Distribution Schematic
The distribution phase is the exact opposite of the accumulation phase. It occurs during price consolidation at the end of an uptrend.
Phase A
Phase A starts with price moving in an uptrend and volume steadily increasing. The buying climax is a sharp increase in volume and price. The buying climax is followed by an automatic rally which is the first signal of a trend reversal.
Phase B
In this phase, the market will be testing both the resistance and the support levels.
Phase C
In phase C, there is an upthrust which is a test of demand after a breakout above resistance level. An upthrust is a distributional counterpart to the spring in Phase C of the accumulation trading range.
Phase D
The last point of supply is formed and the downtrend starts gaining strength as more sellers start to participate in the market.
Phase E
Price breaks the support level and there is a clear downward movement of price.
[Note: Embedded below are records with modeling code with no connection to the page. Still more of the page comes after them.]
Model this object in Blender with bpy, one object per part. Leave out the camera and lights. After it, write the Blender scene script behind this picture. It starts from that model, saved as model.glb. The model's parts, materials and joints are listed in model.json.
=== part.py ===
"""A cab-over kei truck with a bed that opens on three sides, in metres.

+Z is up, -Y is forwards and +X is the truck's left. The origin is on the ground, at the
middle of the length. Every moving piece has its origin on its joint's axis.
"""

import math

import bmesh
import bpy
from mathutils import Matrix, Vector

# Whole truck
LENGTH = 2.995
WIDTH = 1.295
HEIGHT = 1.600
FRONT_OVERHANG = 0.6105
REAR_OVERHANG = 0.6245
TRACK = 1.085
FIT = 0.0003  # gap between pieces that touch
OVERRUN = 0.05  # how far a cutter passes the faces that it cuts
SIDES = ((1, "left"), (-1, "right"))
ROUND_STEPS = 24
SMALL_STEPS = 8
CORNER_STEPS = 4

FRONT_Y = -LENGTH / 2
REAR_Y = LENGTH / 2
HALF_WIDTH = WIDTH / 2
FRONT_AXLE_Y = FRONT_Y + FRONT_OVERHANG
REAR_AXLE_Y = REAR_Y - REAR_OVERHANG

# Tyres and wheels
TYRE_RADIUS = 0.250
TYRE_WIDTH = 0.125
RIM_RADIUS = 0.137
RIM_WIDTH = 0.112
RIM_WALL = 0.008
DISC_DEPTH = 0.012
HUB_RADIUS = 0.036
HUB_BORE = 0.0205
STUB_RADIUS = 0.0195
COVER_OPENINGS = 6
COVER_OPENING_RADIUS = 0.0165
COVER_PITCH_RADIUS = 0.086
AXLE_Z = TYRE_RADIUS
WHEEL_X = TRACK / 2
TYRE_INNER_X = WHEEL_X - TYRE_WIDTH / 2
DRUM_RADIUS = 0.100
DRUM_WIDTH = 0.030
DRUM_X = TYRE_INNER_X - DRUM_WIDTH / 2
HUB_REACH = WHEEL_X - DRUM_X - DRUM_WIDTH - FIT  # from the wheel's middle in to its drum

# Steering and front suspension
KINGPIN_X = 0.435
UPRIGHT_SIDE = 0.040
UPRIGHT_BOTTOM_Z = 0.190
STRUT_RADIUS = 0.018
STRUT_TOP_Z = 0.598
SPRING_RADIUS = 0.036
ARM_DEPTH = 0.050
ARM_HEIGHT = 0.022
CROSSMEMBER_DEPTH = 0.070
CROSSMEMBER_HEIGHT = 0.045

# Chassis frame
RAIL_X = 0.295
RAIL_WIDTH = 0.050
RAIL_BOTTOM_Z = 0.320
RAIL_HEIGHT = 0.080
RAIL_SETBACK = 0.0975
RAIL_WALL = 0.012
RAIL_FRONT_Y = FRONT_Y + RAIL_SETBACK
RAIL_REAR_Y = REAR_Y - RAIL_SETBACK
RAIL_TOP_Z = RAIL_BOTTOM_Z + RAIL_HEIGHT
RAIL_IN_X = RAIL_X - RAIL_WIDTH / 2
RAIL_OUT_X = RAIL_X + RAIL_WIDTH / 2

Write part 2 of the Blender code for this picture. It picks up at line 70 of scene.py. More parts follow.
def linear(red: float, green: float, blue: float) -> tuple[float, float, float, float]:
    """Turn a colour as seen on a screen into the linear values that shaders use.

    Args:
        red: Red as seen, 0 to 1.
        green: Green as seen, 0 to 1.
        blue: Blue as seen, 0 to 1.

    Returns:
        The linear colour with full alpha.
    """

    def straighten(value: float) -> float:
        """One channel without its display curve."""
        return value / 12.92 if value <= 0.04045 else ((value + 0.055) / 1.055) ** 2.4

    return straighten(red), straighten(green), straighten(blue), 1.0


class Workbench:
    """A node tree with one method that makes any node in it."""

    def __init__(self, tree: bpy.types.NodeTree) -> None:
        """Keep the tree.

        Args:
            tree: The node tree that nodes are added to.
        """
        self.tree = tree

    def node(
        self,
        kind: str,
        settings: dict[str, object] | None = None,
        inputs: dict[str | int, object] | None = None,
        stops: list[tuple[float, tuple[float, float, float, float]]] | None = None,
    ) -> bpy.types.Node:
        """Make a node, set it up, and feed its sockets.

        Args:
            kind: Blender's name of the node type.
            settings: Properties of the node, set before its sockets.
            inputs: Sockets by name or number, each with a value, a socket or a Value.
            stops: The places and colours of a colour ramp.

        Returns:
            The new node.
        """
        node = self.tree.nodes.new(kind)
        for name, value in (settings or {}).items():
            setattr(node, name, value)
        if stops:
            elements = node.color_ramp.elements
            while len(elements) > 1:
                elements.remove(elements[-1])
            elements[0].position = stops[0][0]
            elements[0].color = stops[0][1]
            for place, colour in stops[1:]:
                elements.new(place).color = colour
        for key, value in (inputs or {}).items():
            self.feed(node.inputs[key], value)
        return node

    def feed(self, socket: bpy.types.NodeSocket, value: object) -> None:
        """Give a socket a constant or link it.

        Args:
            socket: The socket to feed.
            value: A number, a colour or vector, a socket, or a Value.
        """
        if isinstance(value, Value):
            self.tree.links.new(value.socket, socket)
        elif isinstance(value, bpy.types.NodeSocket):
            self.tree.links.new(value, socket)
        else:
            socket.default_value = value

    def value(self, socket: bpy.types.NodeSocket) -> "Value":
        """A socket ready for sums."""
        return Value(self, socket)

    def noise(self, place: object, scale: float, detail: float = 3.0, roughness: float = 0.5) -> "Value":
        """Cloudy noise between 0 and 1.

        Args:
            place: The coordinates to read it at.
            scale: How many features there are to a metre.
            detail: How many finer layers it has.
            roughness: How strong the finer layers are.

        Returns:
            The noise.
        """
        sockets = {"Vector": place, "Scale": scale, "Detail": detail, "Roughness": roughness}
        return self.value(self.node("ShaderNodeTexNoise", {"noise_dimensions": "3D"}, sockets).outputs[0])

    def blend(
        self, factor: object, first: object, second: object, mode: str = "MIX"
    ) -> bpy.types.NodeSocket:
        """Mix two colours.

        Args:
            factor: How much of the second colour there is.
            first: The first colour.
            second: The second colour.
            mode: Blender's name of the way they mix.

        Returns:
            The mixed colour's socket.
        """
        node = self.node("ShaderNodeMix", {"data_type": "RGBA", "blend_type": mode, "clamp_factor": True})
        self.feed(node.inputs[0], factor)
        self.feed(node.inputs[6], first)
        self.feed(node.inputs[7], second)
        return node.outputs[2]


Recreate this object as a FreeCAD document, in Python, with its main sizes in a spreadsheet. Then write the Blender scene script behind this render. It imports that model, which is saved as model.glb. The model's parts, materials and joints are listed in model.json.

This marks the beginning of the Markdown phase.
Summary
Accumulation and distribution schematics may be clear on a sketch diagram, however, make sure that you check the following when you are analysing your charts:
- Trading volume
- A clear selling climax (for accumulation) or buying climax (for distribution)
- Automatic rally, the first indicator of a trend reversal
- Springs (for accumulation) or upthrusts (for distribution) and their movements around the trading ranges.